▸ WHAT IS NEEDED: Copy out exactly each line from the line with "Describe how this" through the last line of the material below.

▸ RECORDS SUPPLIED:
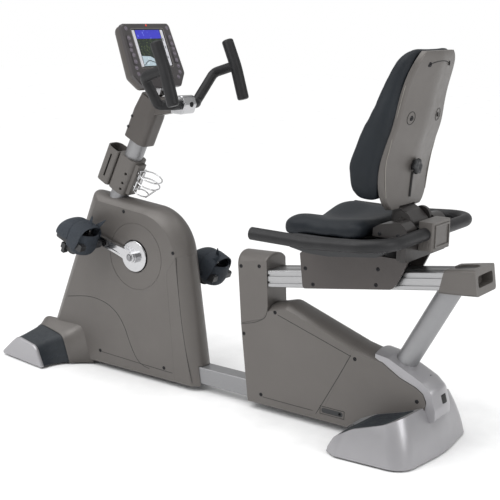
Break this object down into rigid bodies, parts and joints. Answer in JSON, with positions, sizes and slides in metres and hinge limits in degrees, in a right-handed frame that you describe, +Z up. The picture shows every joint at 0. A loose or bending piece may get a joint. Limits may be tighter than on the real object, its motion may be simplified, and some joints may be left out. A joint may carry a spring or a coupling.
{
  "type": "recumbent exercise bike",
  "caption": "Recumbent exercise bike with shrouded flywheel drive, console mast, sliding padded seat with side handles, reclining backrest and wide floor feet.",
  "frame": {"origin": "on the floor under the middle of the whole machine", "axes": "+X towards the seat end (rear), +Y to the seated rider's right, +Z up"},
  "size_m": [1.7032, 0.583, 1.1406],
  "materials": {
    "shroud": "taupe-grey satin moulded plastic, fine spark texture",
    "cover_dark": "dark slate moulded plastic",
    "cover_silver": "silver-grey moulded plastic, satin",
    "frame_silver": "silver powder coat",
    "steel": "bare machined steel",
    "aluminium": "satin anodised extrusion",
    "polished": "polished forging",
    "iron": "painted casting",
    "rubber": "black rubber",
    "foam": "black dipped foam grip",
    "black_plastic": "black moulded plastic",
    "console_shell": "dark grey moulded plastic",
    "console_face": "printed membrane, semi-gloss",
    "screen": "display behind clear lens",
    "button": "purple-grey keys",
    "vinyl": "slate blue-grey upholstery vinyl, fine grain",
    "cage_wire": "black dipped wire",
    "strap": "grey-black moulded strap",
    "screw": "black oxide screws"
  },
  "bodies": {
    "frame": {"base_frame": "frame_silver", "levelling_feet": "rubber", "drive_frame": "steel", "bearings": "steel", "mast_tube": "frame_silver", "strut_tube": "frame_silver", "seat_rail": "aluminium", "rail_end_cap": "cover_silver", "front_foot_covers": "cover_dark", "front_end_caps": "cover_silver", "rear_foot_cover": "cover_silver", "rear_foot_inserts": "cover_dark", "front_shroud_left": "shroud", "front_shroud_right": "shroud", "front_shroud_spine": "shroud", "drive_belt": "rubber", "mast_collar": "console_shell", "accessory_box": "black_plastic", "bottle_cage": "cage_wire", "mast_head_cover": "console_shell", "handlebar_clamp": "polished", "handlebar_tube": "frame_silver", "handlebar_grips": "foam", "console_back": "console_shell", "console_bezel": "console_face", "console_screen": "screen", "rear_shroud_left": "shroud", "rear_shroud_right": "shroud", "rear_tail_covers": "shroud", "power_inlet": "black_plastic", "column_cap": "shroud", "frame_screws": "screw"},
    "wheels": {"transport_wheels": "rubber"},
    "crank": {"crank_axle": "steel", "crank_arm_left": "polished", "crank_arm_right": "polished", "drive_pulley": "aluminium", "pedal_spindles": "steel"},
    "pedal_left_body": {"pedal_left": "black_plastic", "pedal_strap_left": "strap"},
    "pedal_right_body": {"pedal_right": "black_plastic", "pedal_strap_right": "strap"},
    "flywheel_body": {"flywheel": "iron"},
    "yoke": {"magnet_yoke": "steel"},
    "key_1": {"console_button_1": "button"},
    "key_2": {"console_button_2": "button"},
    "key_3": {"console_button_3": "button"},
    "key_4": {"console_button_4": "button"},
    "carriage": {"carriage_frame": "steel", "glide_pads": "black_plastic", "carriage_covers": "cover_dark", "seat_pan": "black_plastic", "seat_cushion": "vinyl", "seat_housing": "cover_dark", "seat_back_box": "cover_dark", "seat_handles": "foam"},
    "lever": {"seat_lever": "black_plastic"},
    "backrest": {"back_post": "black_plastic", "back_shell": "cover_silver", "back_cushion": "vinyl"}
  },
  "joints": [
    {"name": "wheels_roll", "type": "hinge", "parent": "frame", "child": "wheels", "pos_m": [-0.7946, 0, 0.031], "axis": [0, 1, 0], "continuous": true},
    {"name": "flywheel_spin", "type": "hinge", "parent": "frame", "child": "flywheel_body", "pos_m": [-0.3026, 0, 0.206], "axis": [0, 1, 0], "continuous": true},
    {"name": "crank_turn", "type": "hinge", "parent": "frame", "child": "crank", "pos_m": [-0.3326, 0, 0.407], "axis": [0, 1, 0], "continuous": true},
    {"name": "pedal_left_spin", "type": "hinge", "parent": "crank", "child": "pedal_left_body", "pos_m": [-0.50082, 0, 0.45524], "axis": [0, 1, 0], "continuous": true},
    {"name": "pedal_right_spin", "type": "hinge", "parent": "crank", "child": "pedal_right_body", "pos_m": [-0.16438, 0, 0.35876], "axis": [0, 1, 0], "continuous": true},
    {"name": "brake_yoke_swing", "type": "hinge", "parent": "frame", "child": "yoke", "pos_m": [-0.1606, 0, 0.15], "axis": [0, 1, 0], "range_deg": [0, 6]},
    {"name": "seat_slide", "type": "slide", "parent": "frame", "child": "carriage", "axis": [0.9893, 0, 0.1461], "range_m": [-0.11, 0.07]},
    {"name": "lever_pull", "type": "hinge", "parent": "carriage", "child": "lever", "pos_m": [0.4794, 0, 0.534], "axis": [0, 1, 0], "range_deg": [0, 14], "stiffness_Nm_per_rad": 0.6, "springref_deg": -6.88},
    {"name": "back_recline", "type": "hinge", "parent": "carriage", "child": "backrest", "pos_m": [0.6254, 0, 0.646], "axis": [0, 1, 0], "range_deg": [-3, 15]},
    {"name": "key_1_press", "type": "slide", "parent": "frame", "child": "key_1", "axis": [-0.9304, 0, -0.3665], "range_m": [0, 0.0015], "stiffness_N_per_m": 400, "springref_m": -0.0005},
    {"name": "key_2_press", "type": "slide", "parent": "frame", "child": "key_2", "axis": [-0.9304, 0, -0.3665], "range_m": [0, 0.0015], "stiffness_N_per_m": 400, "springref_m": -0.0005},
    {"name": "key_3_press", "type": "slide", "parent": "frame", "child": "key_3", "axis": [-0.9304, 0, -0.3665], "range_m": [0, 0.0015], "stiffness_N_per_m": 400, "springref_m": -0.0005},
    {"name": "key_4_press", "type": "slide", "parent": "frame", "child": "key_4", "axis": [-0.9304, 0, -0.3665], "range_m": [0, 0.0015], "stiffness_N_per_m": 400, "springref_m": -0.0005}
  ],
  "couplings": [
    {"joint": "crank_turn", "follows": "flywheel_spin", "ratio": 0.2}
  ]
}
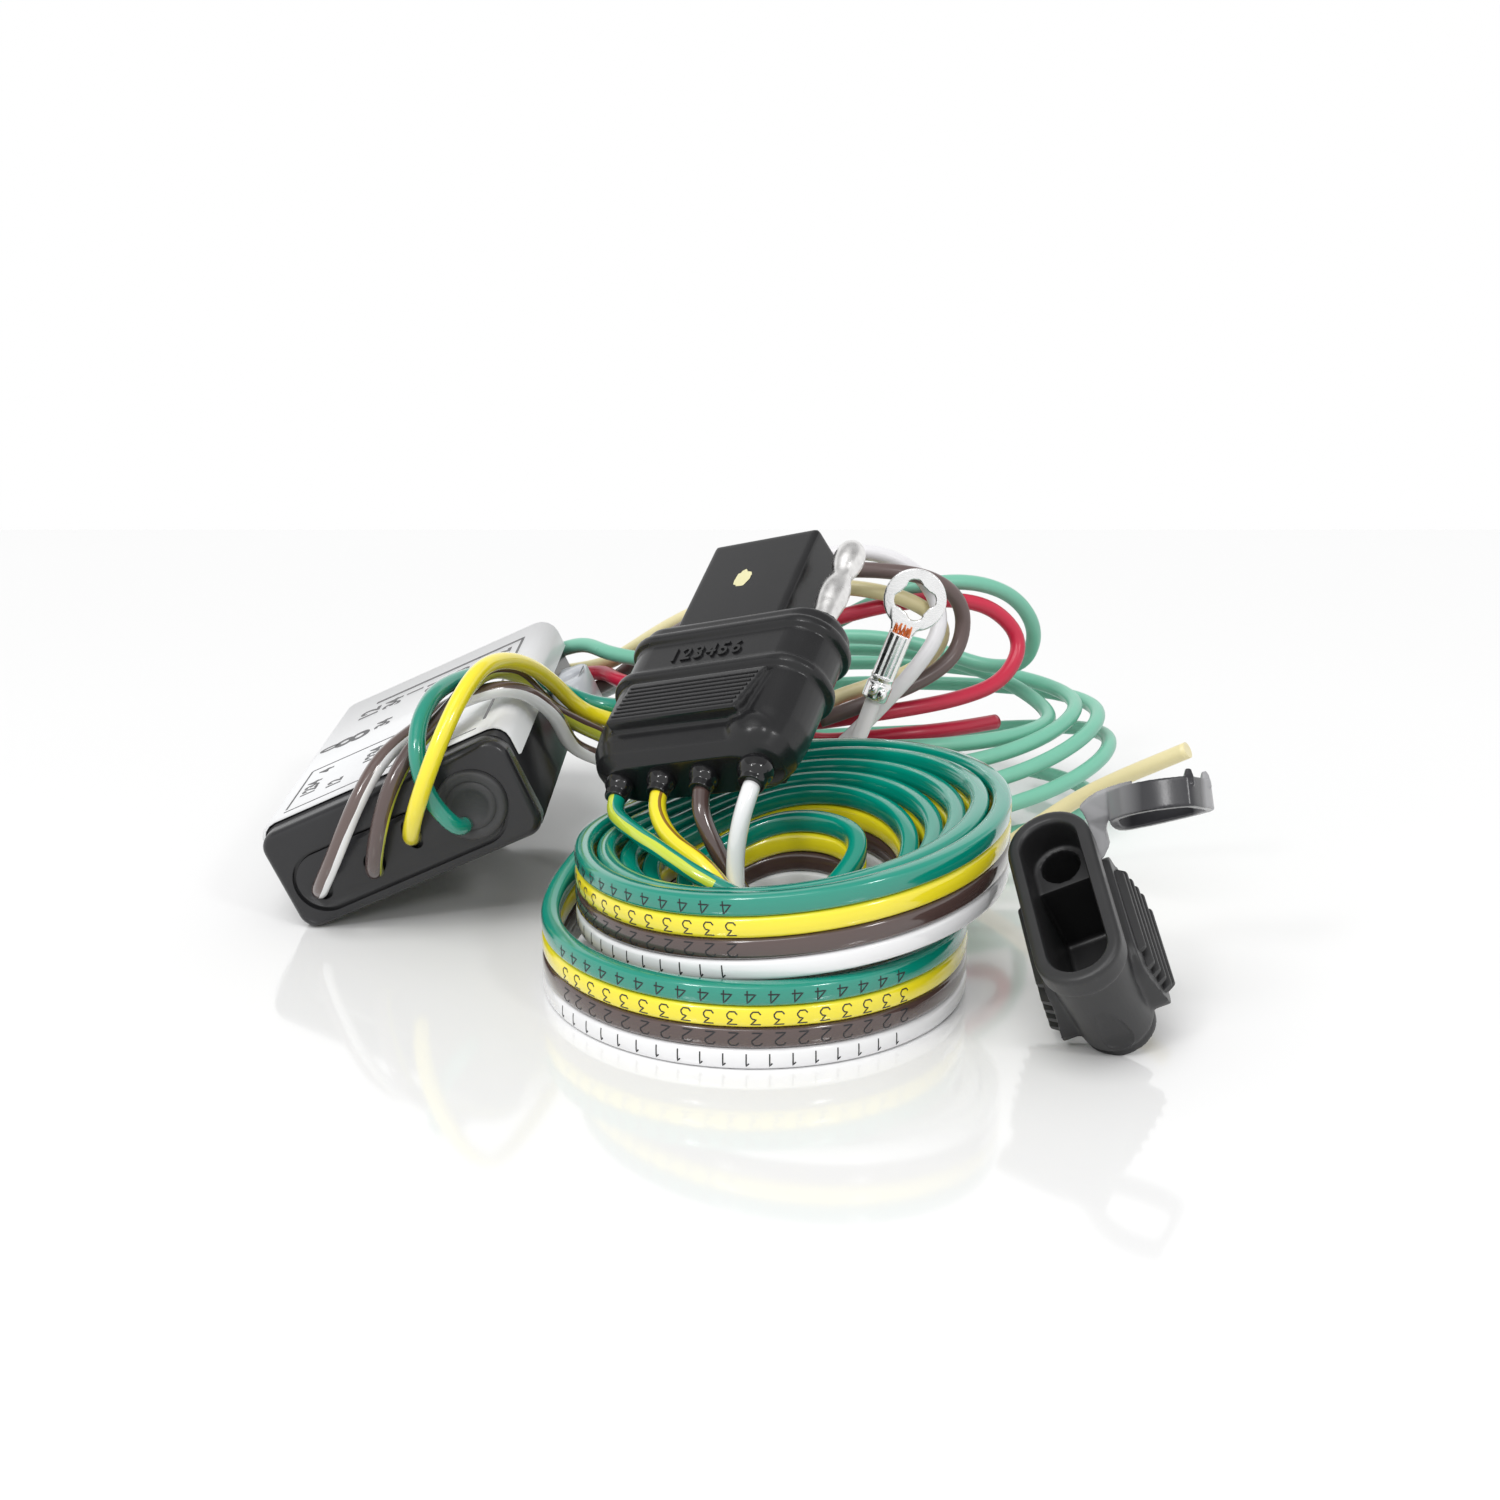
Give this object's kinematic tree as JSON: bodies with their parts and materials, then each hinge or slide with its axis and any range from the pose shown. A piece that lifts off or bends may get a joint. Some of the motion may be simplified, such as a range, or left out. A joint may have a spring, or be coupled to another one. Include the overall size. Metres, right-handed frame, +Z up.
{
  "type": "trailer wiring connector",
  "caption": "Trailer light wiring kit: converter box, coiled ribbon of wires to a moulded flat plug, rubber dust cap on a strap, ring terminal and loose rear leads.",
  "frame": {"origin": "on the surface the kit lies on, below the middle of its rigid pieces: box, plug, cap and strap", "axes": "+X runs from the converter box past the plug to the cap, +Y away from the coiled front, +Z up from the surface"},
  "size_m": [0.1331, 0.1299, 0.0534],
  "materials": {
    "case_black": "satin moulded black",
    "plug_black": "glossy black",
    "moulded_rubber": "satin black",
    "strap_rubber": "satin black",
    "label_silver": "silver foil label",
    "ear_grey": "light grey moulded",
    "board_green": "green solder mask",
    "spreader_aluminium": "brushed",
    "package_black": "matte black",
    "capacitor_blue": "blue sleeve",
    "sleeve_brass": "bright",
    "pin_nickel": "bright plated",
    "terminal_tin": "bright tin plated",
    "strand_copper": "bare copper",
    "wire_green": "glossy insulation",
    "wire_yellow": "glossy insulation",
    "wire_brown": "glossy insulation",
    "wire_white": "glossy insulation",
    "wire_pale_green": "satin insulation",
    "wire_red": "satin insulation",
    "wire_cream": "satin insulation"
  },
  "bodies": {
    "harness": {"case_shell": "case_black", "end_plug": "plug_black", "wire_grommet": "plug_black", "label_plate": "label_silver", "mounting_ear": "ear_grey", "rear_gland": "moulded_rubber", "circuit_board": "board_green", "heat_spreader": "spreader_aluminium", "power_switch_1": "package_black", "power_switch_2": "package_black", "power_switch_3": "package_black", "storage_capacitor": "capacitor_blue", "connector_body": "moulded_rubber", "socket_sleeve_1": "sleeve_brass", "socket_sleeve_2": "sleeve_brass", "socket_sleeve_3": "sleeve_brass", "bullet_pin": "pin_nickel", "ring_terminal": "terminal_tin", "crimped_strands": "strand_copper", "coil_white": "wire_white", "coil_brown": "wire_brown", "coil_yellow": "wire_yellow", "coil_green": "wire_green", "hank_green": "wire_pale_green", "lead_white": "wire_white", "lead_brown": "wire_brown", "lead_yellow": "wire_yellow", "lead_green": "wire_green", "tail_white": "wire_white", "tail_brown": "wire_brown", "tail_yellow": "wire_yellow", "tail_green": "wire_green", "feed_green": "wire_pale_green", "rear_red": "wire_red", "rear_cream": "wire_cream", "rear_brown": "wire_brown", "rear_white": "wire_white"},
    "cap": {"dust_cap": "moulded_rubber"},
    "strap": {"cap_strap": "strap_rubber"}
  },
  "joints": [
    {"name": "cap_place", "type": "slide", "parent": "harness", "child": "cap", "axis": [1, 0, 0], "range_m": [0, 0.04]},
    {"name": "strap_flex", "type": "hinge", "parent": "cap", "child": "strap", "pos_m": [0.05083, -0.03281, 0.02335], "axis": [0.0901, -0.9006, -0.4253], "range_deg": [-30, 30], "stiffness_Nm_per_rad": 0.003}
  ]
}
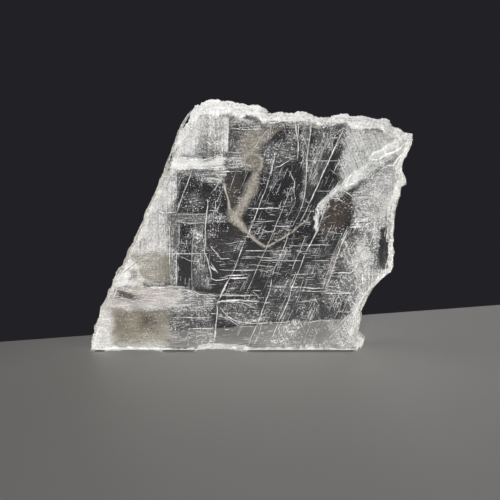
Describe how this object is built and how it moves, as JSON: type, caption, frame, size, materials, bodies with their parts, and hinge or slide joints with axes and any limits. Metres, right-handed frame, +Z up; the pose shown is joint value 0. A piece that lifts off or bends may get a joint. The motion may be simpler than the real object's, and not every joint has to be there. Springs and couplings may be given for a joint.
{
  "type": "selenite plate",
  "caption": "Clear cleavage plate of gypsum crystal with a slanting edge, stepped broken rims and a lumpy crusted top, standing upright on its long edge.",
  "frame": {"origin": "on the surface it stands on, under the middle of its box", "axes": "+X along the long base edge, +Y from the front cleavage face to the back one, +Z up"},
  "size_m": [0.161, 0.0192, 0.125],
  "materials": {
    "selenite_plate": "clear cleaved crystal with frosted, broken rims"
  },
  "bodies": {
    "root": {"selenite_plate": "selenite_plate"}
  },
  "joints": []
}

▸ SOLUTION FOR THIS PROBLEM:
Describe how this object is built and how it moves, as JSON: type, caption, frame, size, materials, bodies with their parts, and hinge or slide joints with axes and any limits. Metres, right-handed frame, +Z up; the pose shown is joint value 0. A piece that lifts off or bends may get a joint. The motion may be simpler than the real object's, and not every joint has to be there. Springs and couplings may be given for a joint.
{
  "type": "selenite plate",
  "caption": "Clear cleavage plate of gypsum crystal with a slanting edge, stepped broken rims and a lumpy crusted top, standing upright on its long edge.",
  "frame": {"origin": "on the surface it stands on, under the middle of its box", "axes": "+X along the long base edge, +Y from the front cleavage face to the back one, +Z up"},
  "size_m": [0.161, 0.0192, 0.125],
  "materials": {
    "selenite_plate": "clear cleaved crystal with frosted, broken rims"
  },
  "bodies": {
    "root": {"selenite_plate": "selenite_plate"}
  },
  "joints": []
}